We expand on the previous examples and assuming that we run on a machine with 8 CPU cores with 16 CPUs we could start the machines as below.
docker run -d --net=host \ -v /path/my.cnf:/etc/my.cnf \ -v /path/datadir:/var/lib/mysql \ --name=mysql1 \ --ip=192.168.0.10 \ --memory=4G \ --memory-swap=4G \ --memory-reserve=4G \ --cpuset-cpus=0-3,8-11 \ mronstro/rondb mysqld --ndb-cluster-connection-pool=67 docker run -d --net=host \ -v /path/my.cnf:/etc/my.cnf \ -v /path/datadir:/var/lib/rondb \ --name=ndbd1 \ --ip=192.168.0.4\ --memory=24G \ --memory-swap=24G \ --memory-reserve=24G \ --cpuset-cpus=4-6,12-14 \ mronstro/rondb ndbmtd --ndb-nodeid=1
Here we have dedicated 24 GByte of memory and 3 CPU cores to the NDB data node. We have dedicated 4 GByte of memory and 4 CPU cores to the MySQL Server. This means we left 4 GBytes of memory and 1 CPU core dedicated to the OS and other programs.

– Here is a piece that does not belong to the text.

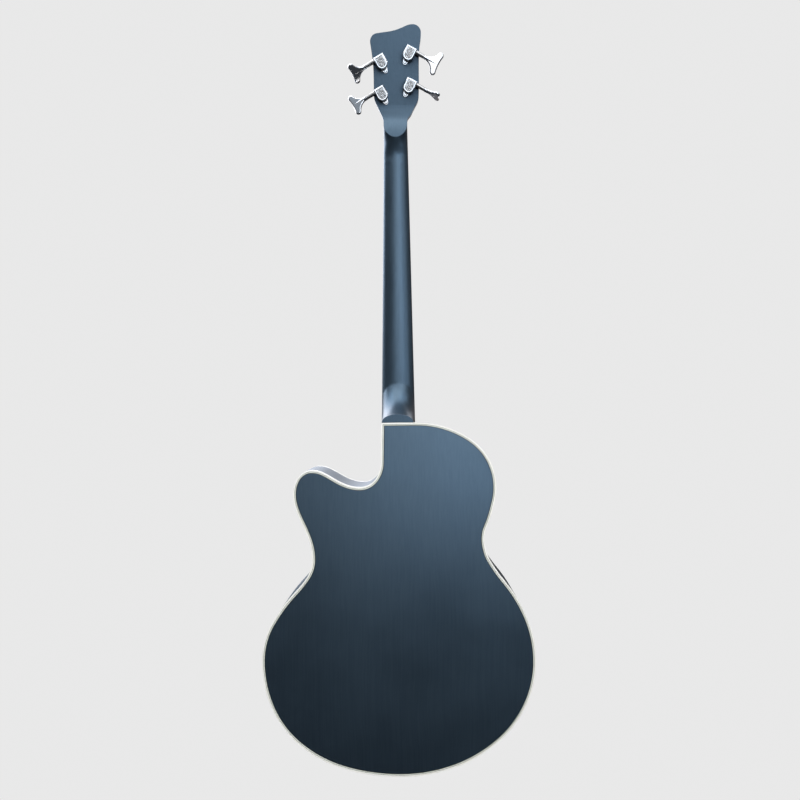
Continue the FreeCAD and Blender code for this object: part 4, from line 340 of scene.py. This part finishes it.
def pearl(name):
    """Shell dots: drifting pale green, rose and silver layers under a clear polish."""
    made, tree, shader = new_finish(name, Metallic=0.25, Coat_Weight=0.6)
    where = object_place(tree)
    drift = noise(tree, where, 240.0, 4.0, 0.6)
    layers = noise(tree, where, 700.0, 3.0)
    tone = blend_colours(tree, between(tree, drift, 0.35, 0.65), (0.72, 0.8, 0.74, 1), (0.85, 0.72, 0.76, 1))
    tone = blend_colours(tree, between(tree, layers, 0.4, 0.7), tone, (0.9, 0.9, 0.88, 1))
    feed(tree, shader.inputs["Base Color"], tone)
    feed(tree, shader.inputs["Roughness"], calc(tree, "MULTIPLY_ADD", layers, 0.2, 0.15))
    bumped(tree, shader, drift, 0.01 * MM)
    return made


# Darker and lighter tone of the lacquered wood, and the tone of its rims, lightened partly as rubbed wear and
# partly as a painted edge highlight
DARK_LACQUER = ((0.070, 0.108, 0.146, 1), (0.086, 0.130, 0.172, 1), (0.16, 0.21, 0.26, 1))

FINISHES = {
    "body_lacquer": lacquer("body lacquer", *DARK_LACQUER),
    "neck_lacquer": lacquer("neck lacquer", *DARK_LACQUER, grain_size=(520.0, 5.0), heel=True),
    "top_lacquer": lacquer("soundboard lacquer", *DARK_LACQUER, grain_size=(900.0, 2.0)),
    "face_veneer": lacquer("headstock face lacquer", *DARK_LACQUER, grain_size=(600.0, 9.0),
                           roughness=0.25),
    "binding": polished_plastic("cream binding", (0.95, 0.945, 0.90, 1), (0.92, 0.905, 0.83, 1), 0.3, 25.0),
    "ivory_line": polished_plastic("ivory line", (0.76, 0.80, 0.72, 1), (0.66, 0.70, 0.61, 1), 0.4, 40.0),
    "black_line": polished_plastic("black line", (0.012, 0.012, 0.014, 1), (0.02, 0.02, 0.022, 1),
                                   0.35, 40.0),
    "rosette_inlay": pearl("rosette shell"),
    "bare_wood": plain_wood("mahogany blocks and linings", (0.19, 0.08, 0.04, 1), (0.34, 0.17, 0.09, 1),
                            260.0, 6.0),
    "brace_wood": plain_wood("spruce braces", (0.52, 0.36, 0.19, 1), (0.7, 0.54, 0.33, 1), 800.0, 3.0),
    "dark_wood": plain_wood("rosewood board and bridge", (0.022, 0.012, 0.008, 1), (0.075, 0.036, 0.02, 1),
                            420.0, 8.0, roughness=0.5, pore=0.8, relief=0.08),
    "fret_metal": plated("fret wire", (0.78, 0.77, 0.73, 1), (0.6, 0.59, 0.55, 1), 0.18),
    "pearl_dot": pearl("pearl dots"),
    "bone": polished_plastic("bone", (0.86, 0.82, 0.7, 1), (0.78, 0.71, 0.55, 1), 0.35, 90.0),
    "pin_plastic": polished_plastic("black plastic", (0.015, 0.015, 0.016, 1), (0.03, 0.03, 0.032, 1),
                                    0.25, 90.0),
    "wound_string": wound_string("bronze wound string", (0.62, 0.42, 0.22, 1), (0.2, 0.12, 0.06, 1),
                                 0.0009),
    "brass": plated("brass", (0.72, 0.53, 0.24, 1), (0.5, 0.35, 0.15, 1), 0.25),
    "rod_steel": plated("rod steel", (0.42, 0.42, 0.43, 1), (0.25, 0.24, 0.23, 1), 0.35),
    "pickup": plated("pickup strip", (0.6, 0.5, 0.3, 1), (0.4, 0.34, 0.22, 1), 0.4),
    "tuner_chrome": plated("tuner chrome", (0.86, 0.87, 0.88, 1), (0.66, 0.66, 0.65, 1), 0.09),
    "key_chrome": plated("key chrome", (0.87, 0.88, 0.89, 1), (0.7, 0.7, 0.69, 1), 0.07),
    "worm_steel": plated("worm steel", (0.56, 0.55, 0.53, 1), (0.35, 0.34, 0.32, 1), 0.3),
}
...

In this manner we can use Docker to get a controlled run-time environment. Thus Docker can be used both to get a controlled environment for installation as well as for as execution. In both of those examples we are running the RonDB programs directly on top of the host file system and on the host networking. We're using Docker to not having to worry about installation of RonDB programs and we also use Docker to ensure that the MySQL Server and the RonDB data node can run concurrently without interfering with each other on the same host other than using the same disks and network.
Using Docker and cgroups to control CPU and memory#
Instead of using Docker parameters it is possible to connect a Docker container to a cgroup. This means that all the resource constraint that are possible using cgroups are available for configuration.
Probably the most important thing here is that it makes it possible to allocate CPU resources exclusively to a Docker container, cgroups is the only method of exclusively locking CPU resources in Linux.
The Docker parameter for this is --cgroup-parent=cgroup_name.